- _Set exercise_:
Write out exactly the lines below that run from the one containing "bpy.context.scene.collection.objects.link(empty)" through the one containing "return np.array(low) /", both included, with no other lines.

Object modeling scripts

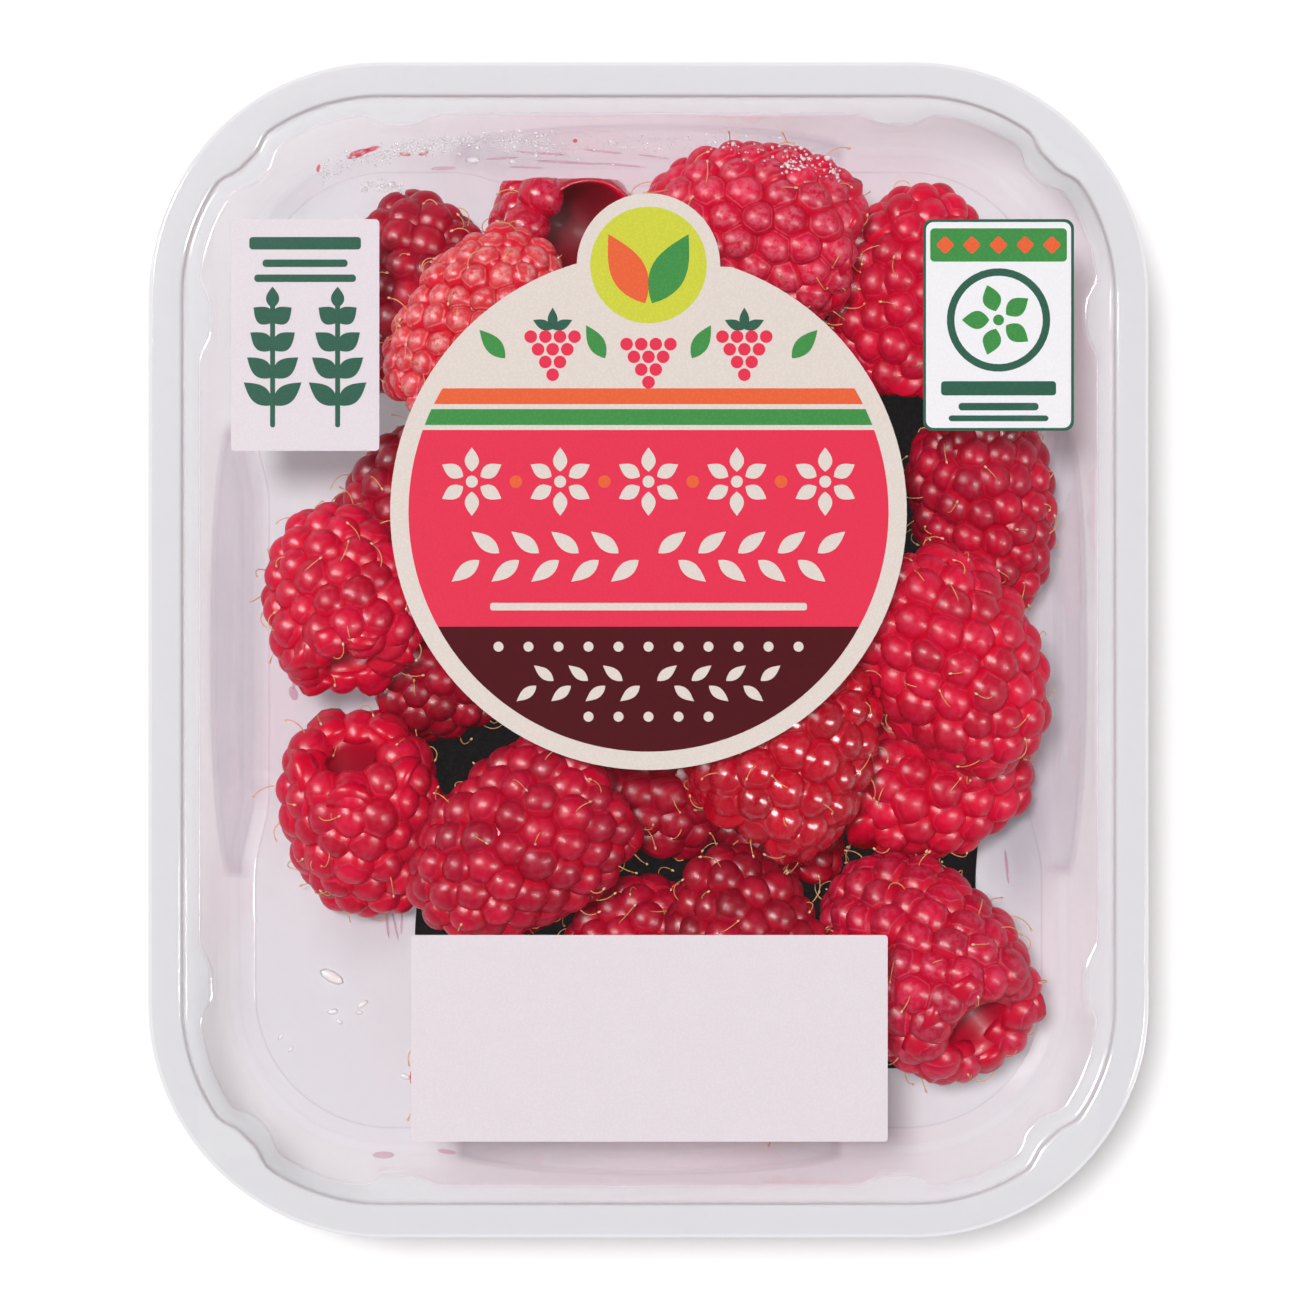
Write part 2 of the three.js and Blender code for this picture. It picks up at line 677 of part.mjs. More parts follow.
addPrint('date_panel', panelPlate(DATE_PANEL, PRINT_Z), LILAC_WHITE);

export default group;
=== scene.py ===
import math

import bmesh
import bpy
import numpy as np
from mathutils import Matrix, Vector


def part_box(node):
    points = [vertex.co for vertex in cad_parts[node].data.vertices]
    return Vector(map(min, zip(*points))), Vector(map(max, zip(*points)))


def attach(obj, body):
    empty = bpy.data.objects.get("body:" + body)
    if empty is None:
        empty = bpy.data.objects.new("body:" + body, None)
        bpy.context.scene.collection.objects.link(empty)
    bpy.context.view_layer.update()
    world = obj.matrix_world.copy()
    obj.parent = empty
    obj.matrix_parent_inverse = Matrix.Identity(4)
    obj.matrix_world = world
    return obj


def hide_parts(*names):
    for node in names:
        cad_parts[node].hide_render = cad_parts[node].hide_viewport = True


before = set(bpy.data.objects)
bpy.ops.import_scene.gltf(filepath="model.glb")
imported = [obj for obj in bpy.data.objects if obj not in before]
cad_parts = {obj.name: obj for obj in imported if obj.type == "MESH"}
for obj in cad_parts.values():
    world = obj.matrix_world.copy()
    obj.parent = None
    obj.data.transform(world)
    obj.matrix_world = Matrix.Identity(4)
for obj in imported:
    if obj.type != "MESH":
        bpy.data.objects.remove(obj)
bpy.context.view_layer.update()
MM = 0.001
rng = np.random.default_rng(26)

# The rows of a hexagonal pattern lie this share of its pitch apart
HEX_ROW = 0.87


def corners_mm(node):
    low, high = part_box(node)
    return np.array(low) / MM, np.array(high) / MM


# Tray, as in the CAD model
TRAY_LOW, TRAY_HIGH = corners_mm("tray")
TRAY_WIDTH, TRAY_LENGTH, TRAY_HEIGHT = TRAY_HIGH - TRAY_LOW
CORNER_RADIUS = 28
SHEET = 0.5
FLANGE_WIDTH = 3.9
STEP_DEPTH = 1.4
STEP_SLOPE = 0.3
LEDGE_WIDTH = 2.1
WALL_DRAFT = 2.0
BASE_FILLET = 3.2
FLOOR_INSET = 3.0
LUG_REACH = 1.5
LUG_HEIGHT = 3
LUG_FOOT = 16
LUG_WIDTH = 8
LUG_RAMP = 2.2
LUG_FROM_MIDDLE_LONG_SIDE = 40
LUG_FROM_MIDDLE_SHORT_SIDE = 30
CORNER_LUG_ON_STEP = 0.75
ARCH_REACH = 1.7
ARCH_HEIGHT = 24
ARCH_HALF_LONG_SIDE = 28
ARCH_HALF_SHORT_SIDE = 24
ARCH_EDGE = 0.35
NO_ARCH = 2

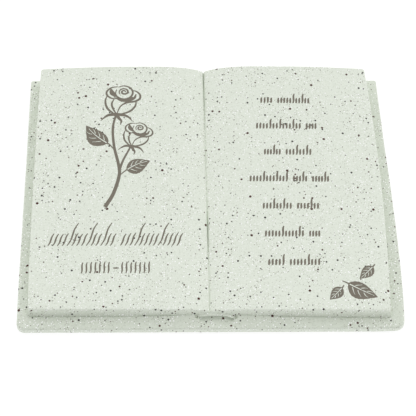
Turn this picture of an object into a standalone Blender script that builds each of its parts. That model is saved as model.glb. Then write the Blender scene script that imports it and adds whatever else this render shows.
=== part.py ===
# An open book lying on its cover board, cast in one piece: a flat memorial for a grave.
# Metres, +Z up. The reader stands on the -Y side, the pages rise towards +Y, and the
# board rests on z = 0.

from math import cos, pi, radians, sin, sqrt

import bmesh
import bpy

# Cover board: straight sizes, then how far its two long sides bow outwards
COVER_WIDTH = 0.2152
COVER_DEPTH = 0.1808
COVER_THICKNESS = 0.0039
COVER_FRONT_CORNER = 0.0046
COVER_BACK_CORNER = 0.0014
COVER_TOP_ROUND = 0.0010
COVER_FOOT_ROUND = 0.0004
COVER_LEFT_BOW = 0.0002
COVER_RIGHT_BOW = 0.0016

# Hand-finished edges out of square: how far an edge's right end is ahead of its middle
BACK_SKEW = 0.0007
PAGE_FRONT_SKEW = -0.0008
# The board's front edge draws in towards its right corner
FRONT_SWEEP = 0.0009
SWEEP_WIDTH = 0.0200

# Margins of bare board around the foot of the pages
LEFT_MARGIN = 0.0057
RIGHT_MARGIN = 0.0073
FRONT_MARGIN = 0.0080
BACK_MARGIN = 0.0026

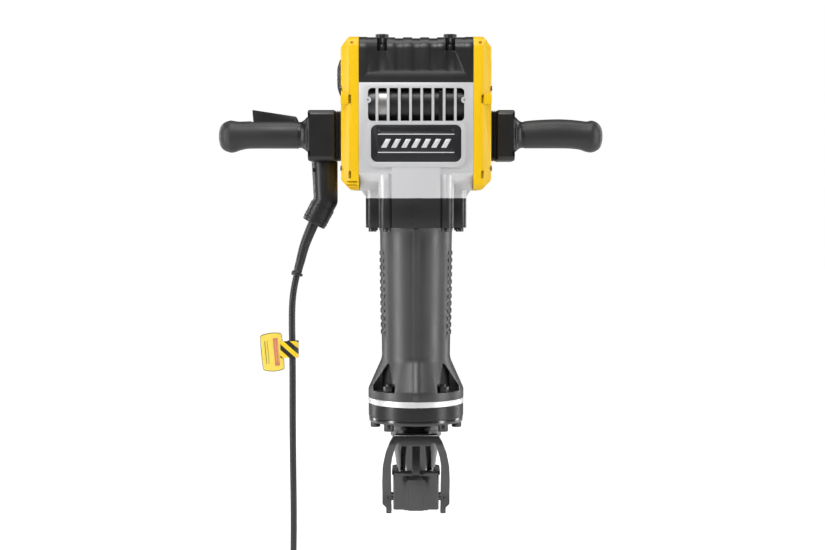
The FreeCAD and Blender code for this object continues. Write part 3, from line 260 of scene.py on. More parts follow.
def make_latch():
    """Stands for the latch: its long sharp edges are rounded, its small ones left."""
    obj = add_object("latch_look", copy_of_node("latch"))
    bm = bmesh.new()
    bm.from_mesh(obj.data)
    bmesh.ops.remove_doubles(bm, verts=bm.verts, dist=WELD)
    bmesh.ops.dissolve_limit(bm, angle_limit=math.radians(1), verts=bm.verts, edges=bm.edges)
    picked = []
    for edge in bm.edges:
        if len(edge.link_faces) != 2 or edge.calc_length() < LATCH_SHORTEST:
            continue
        if edge.calc_face_angle_signed(0) < math.radians(LATCH_ANGLE):
            continue
        if all(vertex.co.z > LATCH_LOWEST for vertex in edge.verts):
            picked.append(edge)
    bmesh.ops.bevel(bm, geom=picked, offset=LATCH_EDGE, segments=3, profile=0.5, affect="EDGES",
                    clamp_overlap=True)
    bmesh.ops.triangulate(bm, faces=[face for face in bm.faces if len(face.verts) > 4])
    bm.to_mesh(obj.data)
    bm.free()
    finish_as_node(obj, "latch")


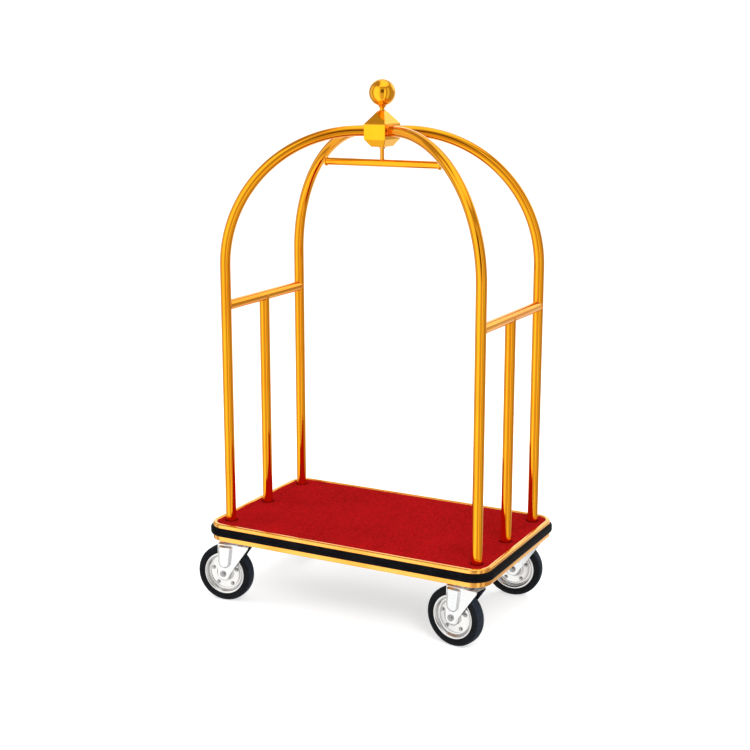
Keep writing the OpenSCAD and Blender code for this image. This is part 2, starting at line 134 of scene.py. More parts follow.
def mirrored(outline):
    """The same outline below the wheel's middle plane, so that the two make one outline."""
    return [(r, -h) for r, h in reversed(outline)]


def fillet(corners, steps=6):
    """A closed outline from (x, y, radius) corners, with each corner rounded by an arc."""
    made = []
    n = len(corners)
    for i, (x, y, r) in enumerate(corners):
        here = Vector((x, y))
        before = (Vector(corners[i - 1][:2]) - here).normalized()
        after = (Vector(corners[(i + 1) % n][:2]) - here).normalized()
        half = before.angle(after) / 2
        if r <= 0 or half > math.radians(89):
            made.append((x, y))
            continue
        centre = here + (before + after).normalized() * (r / math.sin(half))
        a, b = (here + side * (r / math.tan(half)) - centre for side in (before, after))
        turn = math.atan2(a.x * b.y - a.y * b.x, a.dot(b))
        for k in range(steps + 1):
            t = turn * k / steps
            made.append((centre.x + a.x * math.cos(t) - a.y * math.sin(t),
                         centre.y + a.x * math.sin(t) + a.y * math.cos(t)))
    return made


def loft(rings, around=True, along=False, caps=False):
    """Quads between rings of equal length. around closes each ring, and along closes the row of rings."""
    n = len(rings[0])
    points = [p for ring in rings for p in ring]
    faces = []
    for i in range(len(rings) if along else len(rings) - 1):
        here, there = i * n, (i + 1) % len(rings) * n
        for j in range(n if around else n - 1):
            k = (j + 1) % n
            faces.append([here + j, here + k, there + k, there + j])
    if caps:
        faces += [list(range(n))[::-1], [len(points) - n + j for j in range(n)]]
    return points, faces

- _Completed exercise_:
        bpy.context.scene.collection.objects.link(empty)
    bpy.context.view_layer.update()
    world = obj.matrix_world.copy()
    obj.parent = empty
    obj.matrix_parent_inverse = Matrix.Identity(4)
    obj.matrix_world = world
    return obj


def hide_parts(*names):
    for node in names:
        cad_parts[node].hide_render = cad_parts[node].hide_viewport = True


before = set(bpy.data.objects)
bpy.ops.import_scene.gltf(filepath="model.glb")
imported = [obj for obj in bpy.data.objects if obj not in before]
cad_parts = {obj.name: obj for obj in imported if obj.type == "MESH"}
for obj in cad_parts.values():
    world = obj.matrix_world.copy()
    obj.parent = None
    obj.data.transform(world)
    obj.matrix_world = Matrix.Identity(4)
for obj in imported:
    if obj.type != "MESH":
        bpy.data.objects.remove(obj)
bpy.context.view_layer.update()
MM = 0.001
rng = np.random.default_rng(26)

# The rows of a hexagonal pattern lie this share of its pitch apart
HEX_ROW = 0.87


def corners_mm(node):
    low, high = part_box(node)
    return np.array(low) / MM, np.array(high) / MM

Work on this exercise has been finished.